As The DIY Golfer explains, most golfers carry more than one type of wedge. It’s important to select the right gap between lofts in the wedges you carry. For example, if you’re carrying two wedges, you may want an 8-to-10-degree gap between the two. For those carrying three wedges, a 5-to-7-degree gap is desirable. And if you’re carrying four wedges, a 4-degree gap is ideal.
Selecting the right gap between your wedges gives you more shot making abilities, versus carrying two clubs that have almost identical lofts.
Key features for wedges
Beyond loft, wedges have a few other types of features that you should consider.
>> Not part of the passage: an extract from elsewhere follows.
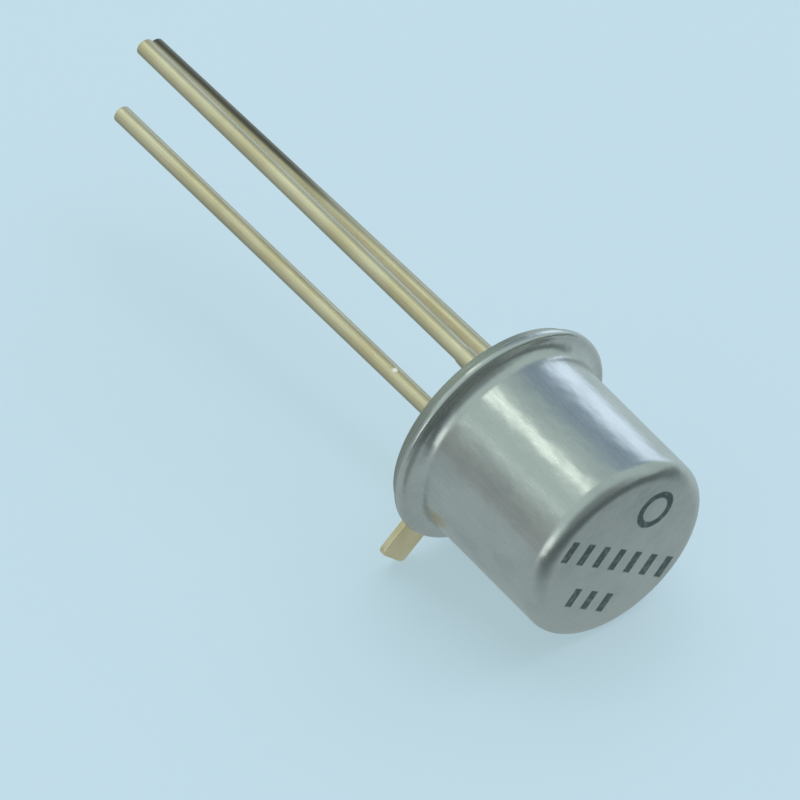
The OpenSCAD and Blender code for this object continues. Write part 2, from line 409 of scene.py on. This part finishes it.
def turning_tree():
    """Turns an outline, given as points (radius, height) in order, into a closed skin."""
    tree = bpy.data.node_groups.new("turned_outline", "GeometryNodeTree")
    tree_input(tree, "Outline", "Geometry")
    tree_input(tree, "Segments", "Int", 96)
    tree_input(tree, "Material", "Material")
    made, links = tree.nodes.new, tree.links.new
    given = made("NodeGroupInput").outputs
    count = made("GeometryNodeAttributeDomainSize")
    links(given["Outline"], count.inputs["Geometry"])
    columns = plus(tree, given["Segments"], 1)
    grid = made("GeometryNodeMeshGrid")
    links(count.outputs["Point Count"], grid.inputs["Vertices X"])
    links(columns, grid.inputs["Vertices Y"])
    index = made("GeometryNodeInputIndex").outputs["Index"]
    row = math_node(tree, "FLOOR", math_node(tree, "DIVIDE", plus(tree, index, 0.5), columns))
    column = math_node(tree, "SUBTRACT", index, times(tree, row, columns))
    angle = times(tree, math_node(tree, "DIVIDE", column, given["Segments"]), math.tau)
    place = made("GeometryNodeInputPosition")
    sample = made("GeometryNodeSampleIndex")
    sample.data_type = "FLOAT_VECTOR"
    links(given["Outline"], sample.inputs["Geometry"])
    links(place.outputs["Position"], sample.inputs["Value"])
    links(row, sample.inputs["Index"])
    apart = made("ShaderNodeSeparateXYZ")
    links(sample.outputs["Value"], apart.inputs["Vector"])
    joined = made("ShaderNodeCombineXYZ")
    for axis, wave in (("X", "COSINE"), ("Y", "SINE")):
        links(times(tree, apart.outputs["X"], math_node(tree, wave, angle)), joined.inputs[axis])
    links(apart.outputs["Z"], joined.inputs["Z"])
    moved = made("GeometryNodeSetPosition")
    links(grid.outputs["Mesh"], moved.inputs["Geometry"])
    links(joined.outputs["Vector"], moved.inputs["Position"])
    merged = made("GeometryNodeMergeByDistance")
    merged.inputs["Distance"].default_value = 1e-4
    links(moved.outputs["Geometry"], merged.inputs["Geometry"])
    return finished_skin(tree, merged.outputs["Geometry"], given["Material"], "Skin")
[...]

Understand that golf club designers will aim many of these other features at low handicap players who are looking to precisely control the ball.
The bounce of a wedge is a measurement of how the sole of the club rests on the ground, usually ranging from between 0 and 18 degrees. With a higher degree of bounce, the club will not dig into the ground as much as with a lower degree of bounce. A higher bounce is better in the sand, while a lower bounce is better in the fairway off firm turf, Golf Bidder says.
The grind refers to the way the wedge is designed to sit on the ground. Depending on the grind in the club, it may be easier to open the club face for high lofted shots or for certain types of playing conditions, according to Two Golf Guys. The angle of your swing will play a role in determining which grind fits your game properly.
The club faces on all irons have grooves, but the grooves on wedges usually feature special designs, which help to create a higher spin rate for the ball, Golf This says. With a greater backspin on the ball, you will have a better chance of keeping a shot on the green. Grooves must be manufactured to certain tolerances to meet the rules of golf from the USGA. A wedge with grooves that are too deep would be considered an illegal club.